Stated exercise » Extract the complete data exactly as given.

** START OF Information provided **

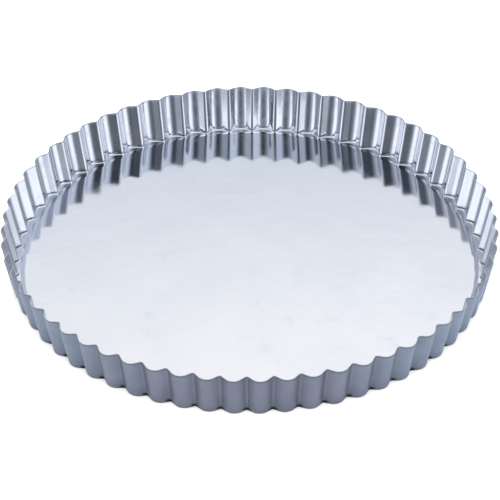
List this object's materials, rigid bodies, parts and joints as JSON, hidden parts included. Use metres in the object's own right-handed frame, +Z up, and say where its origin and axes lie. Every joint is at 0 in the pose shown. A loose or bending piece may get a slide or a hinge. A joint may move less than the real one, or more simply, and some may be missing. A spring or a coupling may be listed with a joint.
{
  "type": "fluted tart pan",
  "caption": "Shallow round baking pan with a flared, fluted wall, a plain scalloped rim and a flat loose base that lifts out.",
  "frame": {"origin": "middle of the pan's underside, on the plane of the table it stands on", "axes": "+Z up along the pan's axis; one of the wall's inward ridges stands on each of +X, -X, +Y and -Y"},
  "size_m": [0.2796, 0.2796, 0.0273],
  "materials": {
    "tinplate_wall": "bright tinned, with fine rolling lines and light smudges",
    "tinplate_base": "bright tinned and nearly a mirror, with light smudges and fine scratches"
  },
  "bodies": {
    "ring": {"fluted_ring": "tinplate_wall"},
    "base": {"loose_base": "tinplate_base"}
  },
  "joints": [
    {"name": "base_lift", "type": "slide", "parent": "ring", "child": "base", "axis": [0, 0, 1], "range_m": [0, 0.06]}
  ]
}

** END OF Information provided **

Exercise answer »
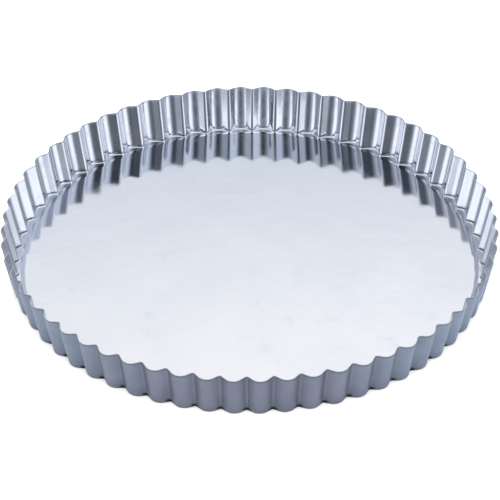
List this object's materials, rigid bodies, parts and joints as JSON, hidden parts included. Use metres in the object's own right-handed frame, +Z up, and say where its origin and axes lie. Every joint is at 0 in the pose shown. A loose or bending piece may get a slide or a hinge. A joint may move less than the real one, or more simply, and some may be missing. A spring or a coupling may be listed with a joint.
{
  "type": "fluted tart pan",
  "caption": "Shallow round baking pan with a flared, fluted wall, a plain scalloped rim and a flat loose base that lifts out.",
  "frame": {"origin": "middle of the pan's underside, on the plane of the table it stands on", "axes": "+Z up along the pan's axis; one of the wall's inward ridges stands on each of +X, -X, +Y and -Y"},
  "size_m": [0.2796, 0.2796, 0.0273],
  "materials": {
    "tinplate_wall": "bright tinned, with fine rolling lines and light smudges",
    "tinplate_base": "bright tinned and nearly a mirror, with light smudges and fine scratches"
  },
  "bodies": {
    "ring": {"fluted_ring": "tinplate_wall"},
    "base": {"loose_base": "tinplate_base"}
  },
  "joints": [
    {"name": "base_lift", "type": "slide", "parent": "ring", "child": "base", "axis": [0, 0, 1], "range_m": [0, 0.06]}
  ]
}